Especialistas avaliam que o Brasil precisa avançar em três pontos principais para se tornar mais competitivo no cenário internacional: melhorar a infraestrutura portuária, oferecer segurança jurídica e regulatória e reduzir os custos operacionais. Muitos portos brasileiros ainda carecem de estrutura adequada para receber grandes embarcações e oferecer serviços básicos de qualidade aos turistas. Além disso, a falta de previsibilidade nas regras e a instabilidade regulatória dificultam o planejamento de longo prazo das companhias. Somam-se a isso as taxas elevadas e encargos que tornam o país menos atrativo em comparação com outros destinos da América do Sul e do Caribe.

Apesar das dificuldades, o interesse do público brasileiro por viagens de cruzeiro segue em alta, e isso é visto pelas companhias como um fator de otimismo para o futuro. O desafio está em alinhar essa demanda consistente a um ambiente regulatório e operacional mais favorável. Para os representantes do setor, com ajustes estratégicos, o Brasil poderia expandir de forma significativa sua participação no mercado global de cruzeiros, aproveitando não apenas seu extenso litoral, mas também a diversidade cultural, histórica e natural de seus destinos.
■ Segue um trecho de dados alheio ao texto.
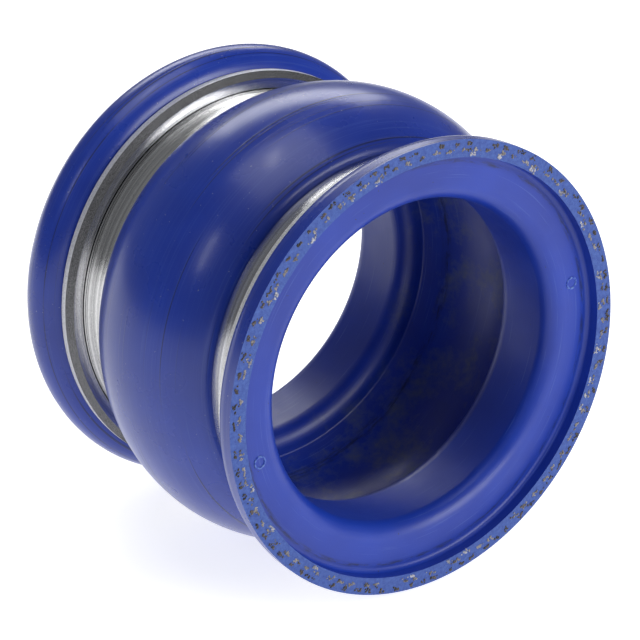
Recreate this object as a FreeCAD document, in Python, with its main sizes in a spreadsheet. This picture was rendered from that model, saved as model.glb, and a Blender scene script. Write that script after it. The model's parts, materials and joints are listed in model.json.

A redução de 20% na oferta de leitos para a temporada 2025/2026 acende, portanto, um sinal de alerta. Apesar do enorme potencial e da alta procura dos passageiros, os entraves locais continuam afastando investimentos e limitando a expansão do setor. Ao mesmo tempo, as iniciativas ambientais mostram que a indústria segue comprometida com práticas responsáveis e inovadoras, alinhadas às exigências globais. O futuro dos cruzeiros no Brasil dependerá da capacidade do país de investir em infraestrutura, garantir segurança jurídica e reduzir custos para que o turismo marítimo deixe de ser uma oportunidade perdida e se consolide como motor estratégico de desenvolvimento econômico e social.